The backlash is less about whether the model is “smart” than about whether it is predictable. Large language models are priced like utilities—pay per input and output token—yet behave like probabilistic systems whose cost and latency can vary by prompt, context window, and safety scaffolding. When a model uses more tokens to reach an answer, the customer pays twice: once in direct usage fees and again in developer time spent on prompt workarounds, retries, and guardrails. That creates a quiet split in the market between hobbyist usage—where “better” can be subjective—and production usage, where the key metric is cost per correct action under constraints.
Anthropic’s incentives are not mysterious. Frontier-model training and inference remain capital-intensive, and higher-tier models are one of the few levers companies have to segment pricing without rewriting the whole product.
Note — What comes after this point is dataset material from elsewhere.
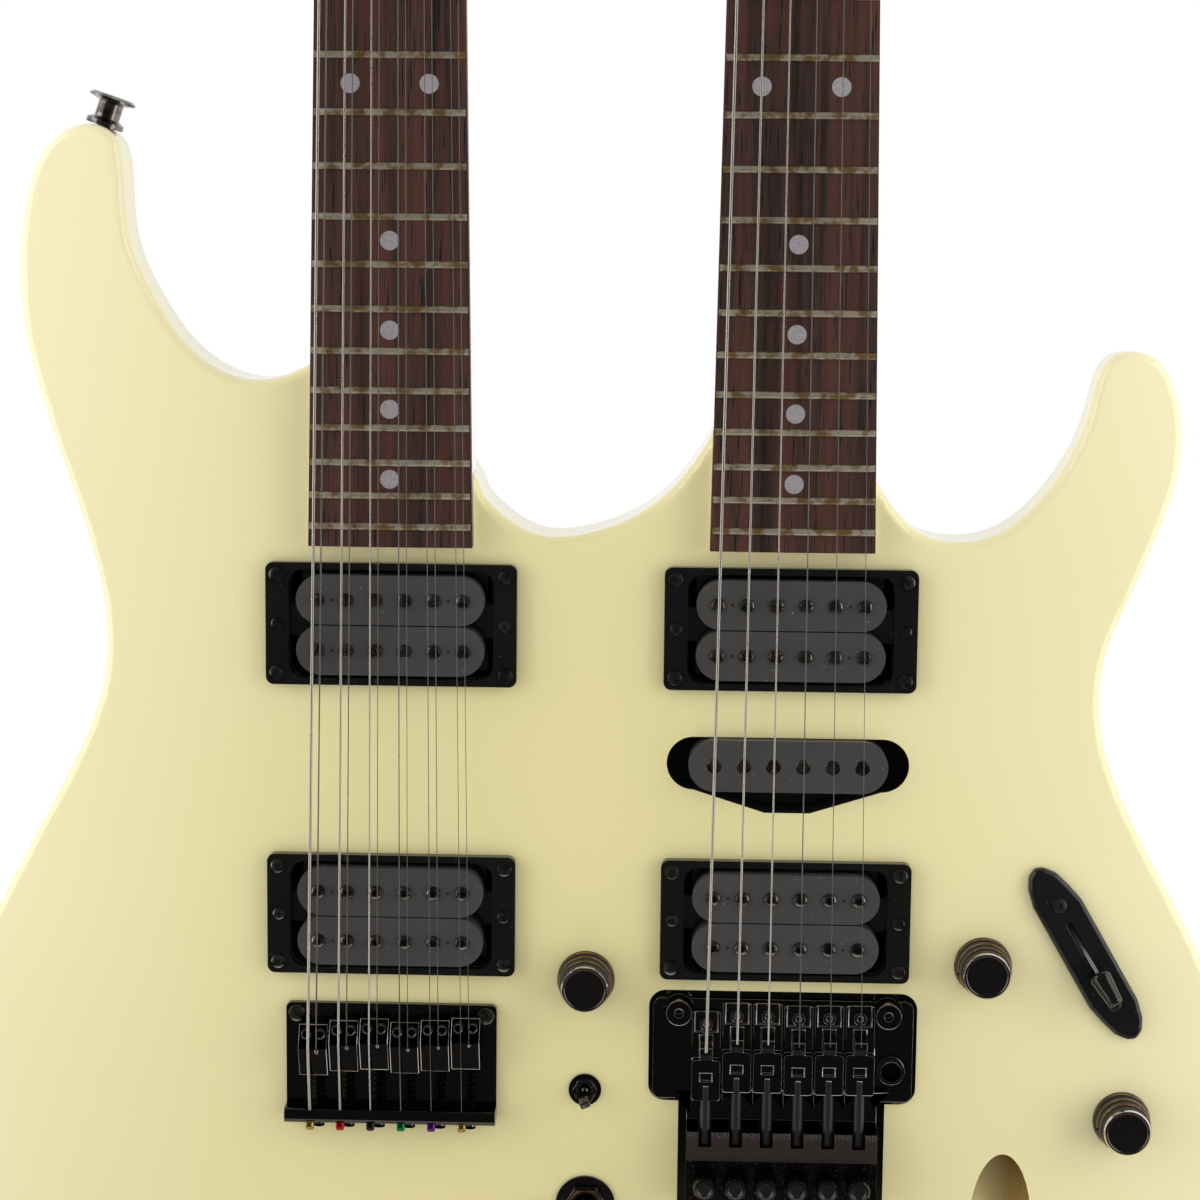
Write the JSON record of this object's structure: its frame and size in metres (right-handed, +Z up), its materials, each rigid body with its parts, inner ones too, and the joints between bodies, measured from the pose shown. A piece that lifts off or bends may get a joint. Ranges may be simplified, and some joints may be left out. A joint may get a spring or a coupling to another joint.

If Opus 4.7 is more expensive to run, passing that cost through in token consumption makes the bill look like “usage” rather than a list-price hike. But customers who budget per task, not per token, interpret that as a reliability regression.
The episode also shows how “safety” and “helpfulness” are now product features with competing constituencies. A model tuned to refuse more often may reduce certain categories of risk, but it can also feel adversarial to paying users who want deterministic compliance. Meanwhile, a model tuned to be maximally helpful can create its own liabilities when it confidently produces wrong outputs. As Business Insider notes, some users argue the costs are worth it; Y Combinator CEO Garry Tan praised the model, underscoring how different the value proposition looks to power users who can monetize marginal capability.
For now, the market’s feedback loop is blunt: developers compare bills and failure rates, then route traffic to cheaper models or smaller ensembles. The debate over Opus 4.7 is happening in public, but the decision will be made in dashboards.
Anthropic shipped Opus 4.7; the first reports about it were not benchmark charts but invoices and screenshots.